Simon Baron-Cohen

Simon Baron-Cohen is Professor of Developmental Psychopathology at the University of Cambridge and Fellow at Trinity College, Cambridge. He is Director of the Autism Research Centre (ARC) in Cambridge ( He holds degrees in Human Sciences from New College, Oxford, a PhD in Psychology from UCL, and an M.Phil in Clinical Psychology at the Institute of Psychiatry. He held lectureships in both of these departments in London before moving to Cambridge in 1994.

He is author of Mindblindness (MIT Press, 1995), The Essential Difference (Penguin UK/Basic Books, 2003), and Prenatal Testosterone in Mind (MIT Press, 2005). He has edited a number of scholarly anthologies, including Understanding Other Minds (OUP, 1993, 2001), The Maladapted Mind (Erlbaum, 1997) and Synaesthesia (Blackwells, 1997). He has also written books for parents and teachers such as Autism and Asperger Syndrome: The Facts (OUP, 2008), and Teaching children with autism to mind read (Wiley, 1998). He is author of the DVD-ROM Mind Reading: an interactive guide to emotions (Jessica Kingsley Ltd, 2003) and The Transporters (, 2007), an animation for preschool children with autism to help them learn emotion recognition. Both of these were nominated for BAFTA awards.

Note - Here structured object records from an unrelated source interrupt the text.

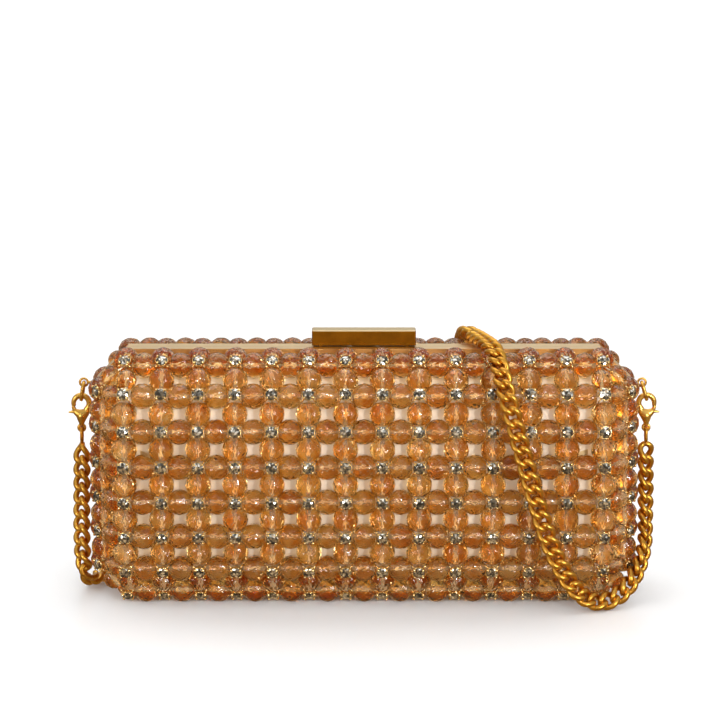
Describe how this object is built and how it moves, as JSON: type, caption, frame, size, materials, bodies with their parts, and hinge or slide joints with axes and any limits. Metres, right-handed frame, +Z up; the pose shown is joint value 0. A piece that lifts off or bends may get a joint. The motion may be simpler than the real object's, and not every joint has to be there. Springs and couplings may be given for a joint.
{
  "type": "evening bag",
  "caption": "Hard clam-shell evening bag: two hinged metal halves under a net of round glass beads and small set stones, with a lift-up bar clasp and a chain handle on lobster clasps.",
  "frame": {"origin": "middle of the bag's footprint: mid length, on the parting plane between the halves, at the surface it stands on", "axes": "+X along the bag, to the right as seen from the front; +Y to the back; +Z up"},
  "size_m": [0.1958, 0.0784, 0.0911],
  "materials": {
    "shell_brass": "plain sheet, hidden",
    "satin": "pale pinkish-gold satin",
    "lining_cloth": "satin lining",
    "frame_gilt": "brushed pale gold",
    "amber_glass": "faceted, clear amber",
    "setting_gilt": "polished gold",
    "clear_stone": "cut, foil backed",
    "hinge_gilt": "polished gold",
    "clasp_gilt": "brushed antique gold",
    "fitting_gilt": "polished gold",
    "chain_gilt": "satin gold",
    "spring_steel": "plain wire"
  },
  "bodies": {
    "front_half": {"front_shell": "shell_brass", "front_satin_cover": "satin", "front_lining": "lining_cloth", "front_frame_rim": "frame_gilt", "front_row_beads": "amber_glass", "front_column_beads": "amber_glass", "front_rim_beads": "amber_glass", "front_base_beads": "amber_glass", "front_stone_settings": "setting_gilt", "front_stones": "clear_stone", "front_hinge_leaves": "hinge_gilt", "hinge_pins": "spring_steel", "clasp_base": "clasp_gilt", "clasp_pin": "spring_steel", "clasp_spring": "spring_steel", "left_eyelet": "fitting_gilt", "right_eyelet": "fitting_gilt", "chain_front": "chain_gilt", "chain_rear": "chain_gilt", "chain_left": "chain_gilt"},
    "back_half": {"back_shell": "shell_brass", "back_satin_cover": "satin", "back_lining": "lining_cloth", "back_frame_rim": "frame_gilt", "back_row_beads": "amber_glass", "back_column_beads": "amber_glass", "back_rim_beads": "amber_glass", "back_base_beads": "amber_glass", "back_stone_settings": "setting_gilt", "back_stones": "clear_stone", "back_hinge_leaves": "hinge_gilt", "clasp_catch": "clasp_gilt"},
    "clasp_bar": {"clasp_bar": "clasp_gilt"},
    "left_hanger": {"left_ring": "fitting_gilt", "left_lobster_body": "fitting_gilt", "left_lobster_pin": "spring_steel", "left_lobster_spring": "spring_steel", "left_chain_link": "chain_gilt"},
    "left_lever": {"left_lobster_lever": "fitting_gilt"},
    "right_hanger": {"right_ring": "fitting_gilt", "right_lobster_body": "fitting_gilt", "right_lobster_pin": "spring_steel", "right_lobster_spring": "spring_steel", "right_chain_link": "chain_gilt"},
    "right_lever": {"right_lobster_lever": "fitting_gilt"}
  },
  "joints": [
    {"name": "case_opening", "type": "hinge", "parent": "front_half", "child": "back_half", "pos_m": [0, 0, 0.002], "axis": [-1, 0, 0], "range_deg": [0, 60], "deforming": ["chain_rear"]},
    {"name": "clasp_lift", "type": "hinge", "parent": "front_half", "child": "clasp_bar", "pos_m": [0, -0.0022, 0.08475], "axis": [1, 0, 0], "range_deg": [0, 15], "stiffness_Nm_per_rad": 0.005, "springref_deg": -11.46},
    {"name": "left_hanger_swing", "type": "hinge", "parent": "front_half", "child": "left_hanger", "pos_m": [-0.0929, -0.002, 0.0712], "axis": [0, 1, 0], "range_deg": [0, 20], "deforming": ["chain_left"]},
    {"name": "left_lever_open", "type": "hinge", "parent": "left_hanger", "child": "left_lever", "pos_m": [-0.09572, -0.002, 0.06117], "axis": [0, 1, 0], "range_deg": [0, 12], "stiffness_Nm_per_rad": 0.00002, "springref_deg": -17.19},
    {"name": "right_hanger_swing", "type": "hinge", "parent": "front_half", "child": "right_hanger", "pos_m": [0.0922, -0.002, 0.0712], "axis": [0, -1, 0], "range_deg": [0, 20], "deforming": ["chain_front"]},
    {"name": "right_lever_open", "type": "hinge", "parent": "right_hanger", "child": "right_lever", "pos_m": [0.09573, -0.002, 0.06133], "axis": [0, -1, 0], "range_deg": [0, 12], "stiffness_Nm_per_rad": 0.00002, "springref_deg": -17.19}
  ]
}
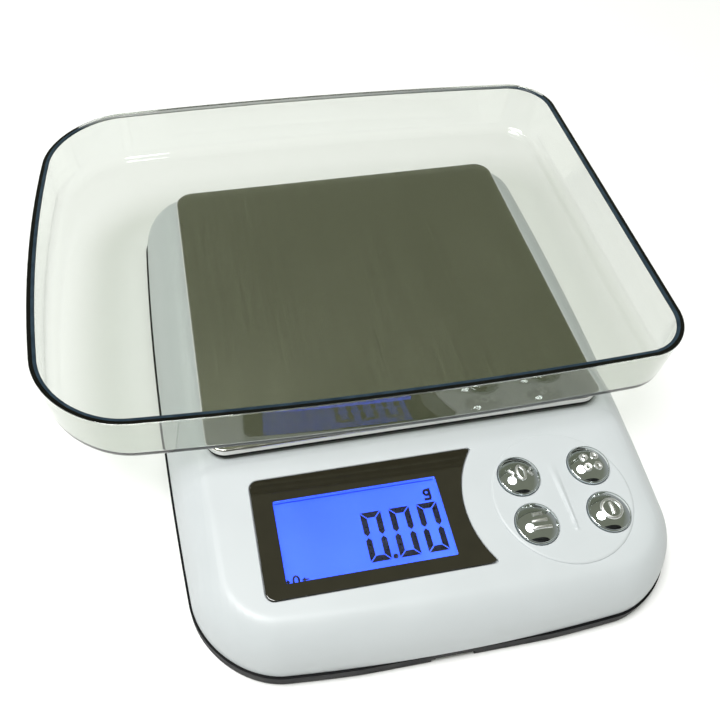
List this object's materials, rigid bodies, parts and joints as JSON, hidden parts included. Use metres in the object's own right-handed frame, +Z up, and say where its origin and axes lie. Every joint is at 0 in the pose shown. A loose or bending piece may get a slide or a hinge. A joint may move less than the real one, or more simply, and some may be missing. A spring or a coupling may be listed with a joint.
{
  "type": "digital gram scale",
  "caption": "Bench gram scale: a clear lift-off tray on a brushed steel platform over a load cell, in a low white case with a blue backlit display and chrome buttons.",
  "frame": {"origin": "middle of the bounding box, at the underside of the feet", "axes": "+X to the right along the front edge, +Y to the back, +Z up"},
  "size_m": [0.2064, 0.2112, 0.0524],
  "materials": {
    "clear_plastic": "clear moulded acrylic, polished",
    "brushed_steel": "brushed along the depth",
    "black_plastic": "fine moulded texture",
    "white_plastic": "pearl gloss",
    "smoked_lens": "polished dark acrylic with a clear window",
    "lcd_glass": "backlit blue liquid crystal glass",
    "backlight": "light guide",
    "rubber": "matte rubber",
    "chrome": "polished chrome plating",
    "aluminium": "machined",
    "steel_screw": "zinc plated",
    "circuit_board": "green solder mask",
    "sealant": "off-white",
    "battery_sleeve": "printed sleeve with no marks",
    "contact_metal": "nickel plated",
    "lead_sleeve": "wire insulation"
  },
  "bodies": {
    "case": {"bottom_housing": "black_plastic", "switch_tare": "black_plastic", "switch_units": "black_plastic", "switch_count": "black_plastic", "switch_power": "black_plastic", "top_housing": "white_plastic", "display_lens": "smoked_lens", "lcd_panel": "lcd_glass", "lcd_backlight": "backlight", "lcd_connector": "rubber", "foot_front_left": "rubber", "foot_front_right": "rubber", "foot_back_left": "rubber", "foot_back_right": "rubber", "load_cell": "aluminium", "load_cell_base_spacer": "aluminium", "cell_screw_left": "steel_screw", "cell_screw_right": "steel_screw", "overload_stop": "steel_screw", "board_screw_back": "steel_screw", "board_screw_front": "steel_screw", "case_screw_front_left": "steel_screw", "case_screw_front_right": "steel_screw", "case_screw_back_left": "steel_screw", "case_screw_back_right": "steel_screw", "main_board": "circuit_board", "strain_gauge_cover": "sealant", "cell_lead_socket": "sealant", "battery_lead_socket": "sealant", "battery_front": "battery_sleeve", "battery_back": "battery_sleeve", "contact_negative": "contact_metal", "contact_positive": "contact_metal", "contact_bridge": "contact_metal", "spring_left": "contact_metal", "spring_right": "contact_metal", "load_cell_lead": "lead_sleeve", "battery_lead": "lead_sleeve"},
    "platform": {"platform_plate": "brushed_steel", "platform_carrier": "black_plastic", "load_cell_top_spacer": "aluminium", "carrier_screw_left": "steel_screw", "carrier_screw_right": "steel_screw"},
    "tray": {"tray": "clear_plastic"},
    "button_tare": {"button_tare": "chrome", "plunger_tare": "black_plastic"},
    "button_units": {"button_units": "chrome", "plunger_units": "black_plastic"},
    "button_count": {"button_count": "chrome", "plunger_count": "black_plastic"},
    "button_power": {"button_power": "chrome", "plunger_power": "black_plastic"},
    "battery_door": {"battery_door": "black_plastic"}
  },
  "joints": [
    {"name": "platform_press", "type": "slide", "parent": "case", "child": "platform", "axis": [0, 0, 1], "range_m": [-0.0008, 0], "stiffness_N_per_m": 40000, "springref_m": 0.00006, "deforming": ["load_cell"]},
    {"name": "tray_lift", "type": "slide", "parent": "platform", "child": "tray", "axis": [0, 0, 1], "range_m": [0, 0.08]},
    {"name": "press_tare", "type": "slide", "parent": "case", "child": "button_tare", "axis": [0, -0.0349, 0.9994], "range_m": [-0.0006, 0], "stiffness_N_per_m": 2000},
    {"name": "press_units", "type": "slide", "parent": "case", "child": "button_units", "axis": [0, -0.0349, 0.9994], "range_m": [-0.0006, 0], "stiffness_N_per_m": 2000},
    {"name": "press_count", "type": "slide", "parent": "case", "child": "button_count", "axis": [0, -0.0349, 0.9994], "range_m": [-0.0006, 0], "stiffness_N_per_m": 2000},
    {"name": "press_power", "type": "slide", "parent": "case", "child": "button_power", "axis": [0, -0.0349, 0.9994], "range_m": [-0.0006, 0], "stiffness_N_per_m": 2000},
    {"name": "battery_door_slide", "type": "slide", "parent": "case", "child": "battery_door", "axis": [0, 1, 0], "range_m": [0, 0.04]}
  ]
}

He has been awarded prizes from the American Psychological Association, the British Association for the Advancement of Science (BA), and the British Psychological Society (BPS) for his research into autism. For 2007 he was President of the Psychology Section of the BA, Vice President of the National Autistic Society, and received the 2006 Presidents’ Award for Distinguished Contributions to Psychological Knowledge from the BPS. For 2009 he is Vice President of the International Society for Autism Research (INSAR). He is Patron of several autism and disability charities (Autism Anglia, Red2Blue, Autism Yorkshire, and Speaking Up). He is a Fellow of the BPS, the British Academy, and the Association for Psychological Science, and co-editor in chief of the new journal Molecular Autism. His current research is testing the ‘extreme male brain’ theory of autism at the neural, endocrine and genetic levels.